It is an object of this invention to provide a process for forming an electrostatic latent image by induction from an image on a photoreceptor without contacting the photoreceptor with a component or material utilized in the process.

Another object of this invention is to provide a method whereby the electrostatic latent image on a reusable photoreceptor is utilized for the creation of a visible image without degradation of the latent image.

Another object of this invention is to provide an apparatus for forming an electrostatic latent image by induction from an image on an insulating surface without the need for contacting said insulating surface.

These and other objects of this invention are achieved by a process utilizing a sectionally conductive member which is prepared by embedding into an insulating sheet a plurality of electrically conductive paths, each path electrically insulated from the other. For example, an electrically insulating layer of resin may contain a plurality of fine electrically conductive wires running therethrough, each wire being completely surrounded by the electrically insulating resin material. The conductive ends of the conductive wires or paths in the layer are brought into proximity with an electrostatic latent image while the ends of the conductive paths or wires opposite those proximate with the latent image are brought to ground potential. The electrostatic latent image induces a charge within the conductive paths or wies of opposite charge to the latent image in the ends of the wires facing the latent image.

There is thus provided an imagewise pattern of potential in the conductive paths or wires facing the latent image. The layer containing the conductive paths or wires is then removed from proximity with the electrostatic latent image. As the layer containing the conductive paths or wires is removed from proximity with the electrostatic latent image, the potential increases in the conductive paths or wires which will reach the point of electrical breakdown unless some measure is taken to prevent such breakdown. Electrical breakdown upon removal of the layer containing the conductive paths or wires is easily prevented by providing a grounded electrode on the surface of the layer containing the conductive paths or wires opposite the electrostatic latent image which grounded electrode is separated from the conductive material by a thin insulating layer.

The above-described process provides a duplicate of the original electrostatic latent image on the ends of the conductive paths or wires which can be developed or detected by any conventional means. It has been found that the original latent image on the insulating substrate is not degraded by the above-described process, and if such electrostatic latent image is inherently stable, it can be reused numerous times to provide numerous copies of the original electrostatic latent image in accordance with the process of this invention.
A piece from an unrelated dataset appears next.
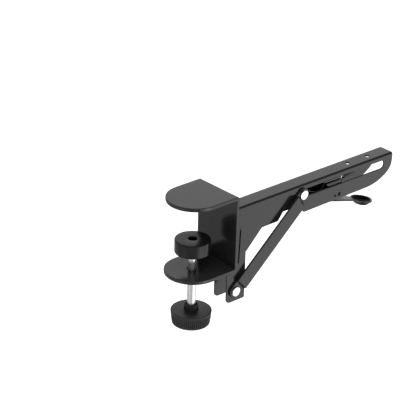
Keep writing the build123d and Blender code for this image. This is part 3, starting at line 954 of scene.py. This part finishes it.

The process of this invention will be described by means of the following several embodiments thereof, which will be described with reference to the attached drawings in which:

FIG. 1 is a cross-sectional view of the sectionally conductive member utilized in the process of this invention.
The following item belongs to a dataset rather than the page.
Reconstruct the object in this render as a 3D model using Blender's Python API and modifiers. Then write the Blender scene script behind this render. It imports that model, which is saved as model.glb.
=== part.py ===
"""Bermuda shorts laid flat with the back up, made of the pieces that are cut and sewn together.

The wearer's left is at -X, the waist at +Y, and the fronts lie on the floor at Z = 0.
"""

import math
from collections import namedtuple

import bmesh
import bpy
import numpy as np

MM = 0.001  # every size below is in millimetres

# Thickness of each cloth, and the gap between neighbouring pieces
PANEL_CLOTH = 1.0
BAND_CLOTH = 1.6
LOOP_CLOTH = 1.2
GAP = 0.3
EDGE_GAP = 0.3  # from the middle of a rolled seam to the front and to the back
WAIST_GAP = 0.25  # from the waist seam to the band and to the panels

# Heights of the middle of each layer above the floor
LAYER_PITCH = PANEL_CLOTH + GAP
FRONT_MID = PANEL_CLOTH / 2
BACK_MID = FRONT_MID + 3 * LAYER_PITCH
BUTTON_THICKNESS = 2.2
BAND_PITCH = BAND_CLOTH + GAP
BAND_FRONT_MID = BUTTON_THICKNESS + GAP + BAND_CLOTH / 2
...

FIG. 2 is a plan view of the top surface of the sectionally conductive member employed in the process of this invention.

FIG. 3 is an expanded view of the sectionally conductive member placed adjacent a charged photoreceptor in accordance with the process of this invention.
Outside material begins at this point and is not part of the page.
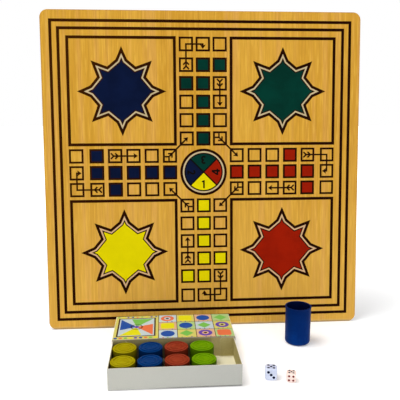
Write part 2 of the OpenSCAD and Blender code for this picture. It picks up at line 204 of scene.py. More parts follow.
class Finish:
    """One material. Its patterns read Object coordinates, in metres."""

    def __init__(self, name, rough, specular):
        self.material = bpy.data.materials.new(name)
        self.material.use_nodes = True
        self.tree = self.material.node_tree
        self.tree.nodes.clear()
        self.shader = self.add("ShaderNodeBsdfPrincipled")
        self.shader.inputs["Roughness"].default_value = rough
        self.shader.inputs["Specular IOR Level"].default_value = specular
        self.out = self.add("ShaderNodeOutputMaterial")
        self.link(self.shader.outputs["BSDF"], self.out.inputs["Surface"])
        self.object = self.add("ShaderNodeTexCoord").outputs["Object"]

    def add(self, kind, **values):
        node = self.tree.nodes.new(kind)
        for key, value in values.items():
            setattr(node, key, value)
        return node

    def link(self, source, target):
        self.tree.links.new(source, target)

    def place(self, scale=(1, 1, 1), rotation=(0, 0, 0), location=(0, 0, 0)):
        """Object coordinates scaled, then turned, then moved."""
        node = self.add("ShaderNodeMapping", vector_type="POINT")
        node.inputs["Location"].default_value = location
        node.inputs["Rotation"].default_value = rotation
        node.inputs["Scale"].default_value = scale
        self.link(self.object, node.inputs["Vector"])
        return node.outputs["Vector"]

    def axes(self, vector):
        """The X, Y and Z of a vector."""
        node = self.add("ShaderNodeSeparateXYZ")
        self.link(vector, node.inputs[0])
        return node.outputs["X"], node.outputs["Y"], node.outputs["Z"]

    def length(self, vector):
        node = self.add("ShaderNodeVectorMath", operation="LENGTH")
        self.link(vector, node.inputs[0])
        return node.outputs["Value"]

    def stretch(self, vector, scale):
        node = self.add("ShaderNodeVectorMath", operation="MULTIPLY")
        self.link(vector, node.inputs[0])
        node.inputs[1].default_value = scale
        return node.outputs["Vector"]

    def noise(self, vector, scale=1.0, detail=3.0, rough=0.5, wander=0.0):
        node = self.add("ShaderNodeTexNoise")
        self.link(vector, node.inputs["Vector"])
        node.inputs["Scale"].default_value = scale
        node.inputs["Detail"].default_value = detail
        node.inputs["Roughness"].default_value = rough
        node.inputs["Distortion"].default_value = wander
        return node.outputs["Fac"]

    def band(self, value, low, high, to_low=0.0, to_high=1.0):
        """A smooth step from to_low to to_high, where the value goes from low to high."""
        node = self.add("ShaderNodeMapRange", interpolation_type="SMOOTHSTEP")
        self.link(value, node.inputs["Value"])
        node.inputs["From Min"].default_value = low
        node.inputs["From Max"].default_value = high
        node.inputs["To Min"].default_value = to_low
        node.inputs["To Max"].default_value = to_high
        return node.outputs["Result"]

    def calc(self, a, b, operation="ADD"):
        """A sum, or another operation, on two outputs or numbers."""
        node = self.add("ShaderNodeMath", operation=operation)
        for socket, value in zip(node.inputs, (a, b)):
            if isinstance(value, (int, float)):
                socket.default_value = value
            else:
                self.link(value, socket)
        return node.outputs["Value"]

    def blend(self, share, a, b):
        """Colour a, with a share of colour b laid over it. Each is an output or a tone."""
        node = self.add("ShaderNodeMix", data_type="RGBA", blend_type="MIX")
        self.link(share, node.inputs["Factor"])
        # a colour mix takes its two colours in sockets 6 and 7, and gives its result in output 2
        for socket, value in ((node.inputs[6], a), (node.inputs[7], b)):
            if isinstance(value, tuple):
                socket.default_value = value
            else:
                self.link(value, socket)
        return node.outputs[2]

    def colour(self, value):
        self.link(value, self.shader.inputs["Base Color"])

    def roughness(self, value):
        self.link(value, self.shader.inputs["Roughness"])

    def relief(self, height, depth, strength):
        """Bumps of a depth, in metres, as high as the pattern is bright."""
        node = self.add("ShaderNodeBump")
        node.inputs["Strength"].default_value = strength
        node.inputs["Distance"].default_value = depth
        self.link(height, node.inputs["Height"])
        self.link(node.outputs["Normal"], self.shader.inputs["Normal"])
        return self


def tone(code, lift=1.0):
    """A colour written as in a paint chart (sRGB) as linear light, made brighter by lift."""
    v = np.array([int(code[i : i + 2], 16) / 255 for i in (1, 3, 5)])
    v = np.where(v <= 0.04045, v / 12.92, ((v + 0.055) / 1.055) ** 2.4) * lift
    return (*(float(x) for x in np.clip(v, 0, 1)), 1.0)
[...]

FIG. 4a-4f is a combined diagramatical and graphical description of the process of this invention.

FIG. 5 is one embodiment of this invention utilizing a continuous process apparatus.

As mentioned above, the first step in the process of this invention in transferring an electrostatic latent image is to bring a conductive member into proximity with that image. In FIG. 1, is shown a portion in cross-section, of the sectionally conductive member 1 utilized in the process of this invention. Said sectionally conductive member 1 comprises conductive paths 3 extending through the entire thickness of the layer. Each of conductive paths 3 are electrically insulated from each other by any suitable electrically insulating material such as an organic resin or plastic material 5.

Typically suitable conductive paths 3 comprise copper wire or other suitable metal material of small diameter. The resolution capability of the imaging method of this invention is related to the size of the conductive paths as well as the number of conductive paths per unit area. Thus, fine wire comprising such metals as aluminum, copper, brass, iron, steel or any common metallic conductor can be utilized. In addition, organic conductive material such as polystyrene sulfonic acid can also be employed, however, the use of such organic conductive paths may present greater difficulty in preparation than simply embedding fine wire in a plastic sheet.

The material utilized as insulating material 5 is preferably one having a low dielectric constant so as to provide adequate electrical insulation between each conductive path. Such materials typically include resins such as polystyrene, polyethylene, polypropylene, methacrylates such as polymethacrylate and polymethylmethacrylate, copolymers such as butadine-styrene copolymers and mixtures thereof. Other suitable materials such as rubber, porcelain, cork, etc. can also be utilized as insulating material 5. Typically a low dielectric constant in the range of from about 2 to about 6 is desired in the electrically insulating material 5.

The conductive member 1 may be constructed by any suitable method such as by casting wherein conductive wire is placed into the resin or plastic material while the material is still liquid and allowing the polymerization to proceed with the conductive wires in place. Alternatively, insulating material 5 can be melted and, while in the liquid state, the conductive paths installed. The layer is then formed by allowing the melted material to solidify. The thickness of the conductive member 1 may vary widely since most common metals have high electron mobility. However, in most typical applications, the layer is in the range of from about 3 mils to about 7 mils in thickness.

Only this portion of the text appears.